NEWS: BREEDING

The Wine Steward bringing connections together for NY-Bred Breeders’ Cup dreams

Saturday, October 28th, 2023

The Wine Steward, is expected to be one of the top contenders in next week’s Grade 1 Breeders’ Cup Juvenile. Coglianese Photos.

By Teresa Genaro

The owner of Sequel Stallions in Hudson, NY, Becky Thomas is one of the sharpest, most experienced breeders and businesswomen in the game, but when she talks about The Wine Steward, a hint of sentimentality creeps into her voice.

“Everyone involved with this horse is either a friend or part of my family,” she said, back home in Florida after attending last week’s Fasig-Tipton Kentucky October yearling sale.

Thomas co-bred the Vino Rosso colt, who is headed to the $2 million FanDuel Breeders’ Cup Juvenile (G1), with Mark Toothaker and Lewis Lakin, both of whom she’s known for decades. She and Lakin have been doing business together since the mid-1990s, and her relationship with Toothaker goes back as far.

The Wine Steward as a foal with Dam Call to Service at Sequel New York. Photo Barbara Livingston.

“We’ve been really, really good friends for like 25 years or something,” she said.

Toothaker is the stallion sales manager at Spendthrift Farm, where Vino Rosso stands for $20,000. He and Lakland went in for 25% of The Wine Steward’s dam when Thomas bought her in foal to Vino Rosso for $110,000 at the 2020 Keeneland November sale of breeding stock.

“She’s a big, very pretty mare,” said Thomas of Call to Service (To Honor and Serve), who was bred by Allen Poindexter. “Allen had the whole family, and they’re all really pretty.”

Thomas eventually bought Toothaker out, keeping 15% of his share for herself, with her son-in-law Carlos Manresa, Sequel’s director of operations, taking the other 10%. 

Thomas remembers The Wine Steward as “a very attractive colt and kind of an immature baby” that, once he grew up a little, trained beautifully on both dirt and synthetic surfaces. 

The bay colt sold as a yearling at the 2022 Fasig-Tipton Saratoga sale of New York-breds, bringing $70,000 from Oldham Bloodstock. Pinhooked at this year’s OBS March sale of two-year-olds in training, he significantly improved on that sale price, selling for $340,000 to trainer Mike Maker, who bought the colt for owners Paul Proscia’s Paradise Farms and David Staudacher.

“We have a process for buying horses at the sales, and we set criteria, but ultimately, Mike makes the decision,” said Proscia. “We set a range for certain horses, and I’ll push the envelope a little bit if there’s a bidding war.”

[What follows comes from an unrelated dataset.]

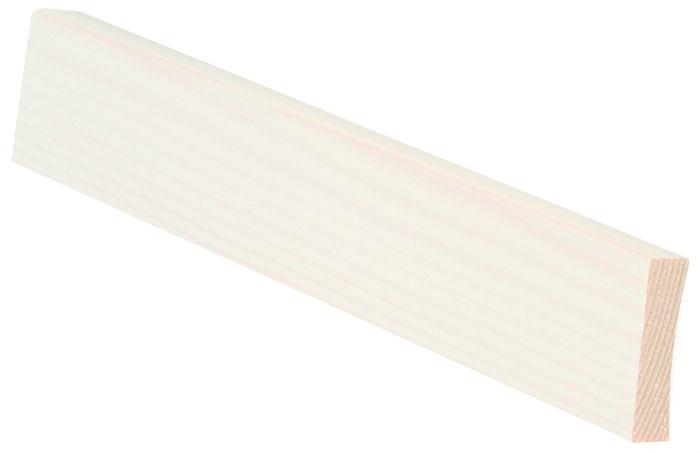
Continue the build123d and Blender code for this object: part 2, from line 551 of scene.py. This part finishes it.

Which is exactly what happened with The Wine Steward.

“The bidding kind of slowed at $250,000, and there must have been somebody else who really wanted him who pushed the price up a bit,” said Proscia. “I’m not sure I’d have gone any higher, but that’s a moot point now.” 

The Wine Steward broke his maiden by six lengths at Belmont Park in his first start, and Maker immediately stepped the colt up to stakes company. A 2 3/4-length winner in the Bashford Manor Stakes at Ellis Park in early July, he returned to state-bred competition to eke out a head win in the Funny Cide Presented by Rood and Riddle Equine Hospital Stakes at Saratoga Race Course at the end of August.

Then Proscia and Maker brought him back to Kentucky, deciding it was time to stretch him out and take a shot at earning a spot in the Breeders’ Cup Juvenile.

The Wine Steward, would enter the Grade 1 Breeders Cup Juvenile with 3 wins from 4 starts. Including a 2 and 3/4-length victory in the Bashford Manor at Ellis Park. Coady Photography.

“Mike knew the horse would be better going long, and we could have taken an easier spot before running him in a Grade 1,” said Proscia, referring to the  1 1/16-miles Claiborne Breeders’ Futurity (G1) at Keeneland on Oct. 7, in which The Wine Steward was a three-quarter length runner-up. “We needed to qualify, and we thought we could compete.”

“It was very exciting,” he continued. “He dug in in that race, he didn’t give up, and he deserves a shot.” 

Proscia has owned horses since 1989 and is no stranger to the New York-bred program. On Sunday’s New York Showcase at the Belmont at the Big A meet, Proscia and Staudacher will be represented by Barese, a four-year-old colt by Laoban and a multiple stakes winning earner of more than $500,000.  Also bred by Thomas and Lakland, Barese is entered in Sunday’s Empire Classic.

“I’m a big believer in the New York-bred program,” he said. “I’ve had many nice New York-breds win big races for me.”

And perhaps, on Friday, Nov. 3 at Santa Anita Park, another of his really nice New York-breds will win another big race, the biggest of Proscia’s career as a horse owner.